Naturalistic attempts to account for such phenomena as the three-dimensional, superficial and non-directional image, plus additional details such as its resolute and unsaturated nature, have failed to produce a viable alternative theory that explains all of the data. The scientists reported that they were unable to discover any known natural causes that could account for the shroud’s image. In scientific terms, the image is a “mystery.”^25

Perhaps even more amazing, the shroud contains no bodily decomposition, indicating that the body exited the cloth after a comparatively short interment. Furthermore, according to the scientific team pathologist, the body was probably not unwrapped, as indicated by the fact that many of the bloodstains were intact (including the blood clots), since such action would have disturbed the bloodstains. Even more interesting is the possibility that the image was caused by some sort of light or heat scorch that emanated from a dead body in the state of rigor mortis.^26 In short, the converging scientific facts show that the body left the cloth by some as yet unknown means. Since the man buried in the shroud is possibly Jesus, we also have some possible empirical evidence for his resurrection.^27

23 Stevenson and Habermas, Verdict, chapters 3, 10.
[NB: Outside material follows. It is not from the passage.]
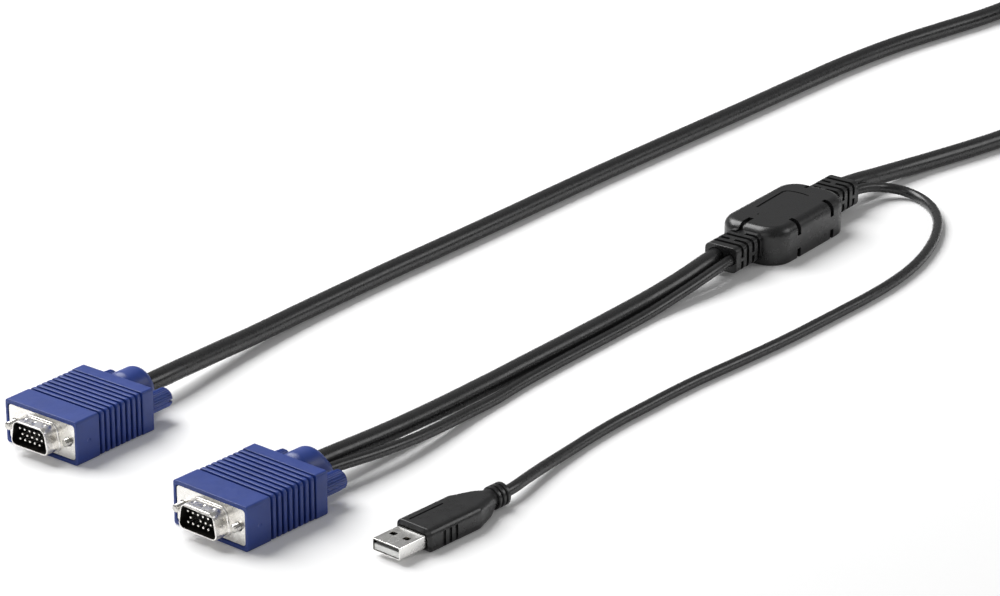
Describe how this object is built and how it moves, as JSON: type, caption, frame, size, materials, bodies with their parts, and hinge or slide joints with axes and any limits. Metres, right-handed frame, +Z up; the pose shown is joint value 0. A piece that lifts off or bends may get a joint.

24 For details concerning this correspondence that cannot be presented in this book, see ibid., chapter 9.

25 Heller, Report, p. 218.

26 These conclusions do not necessarily represent the views of any other researchers. See Stevenson and Habermas, Verdict, chapter 11. For a more detailed and intricate argument concerning the shroud as evidence for the resurrection, see also Gary R. Habermas, “The Shroud of Turin: A Rejoinder to Basinger and Basinger,” Journal of the Evangelical Theological Society25 (1982), pp. 219–227.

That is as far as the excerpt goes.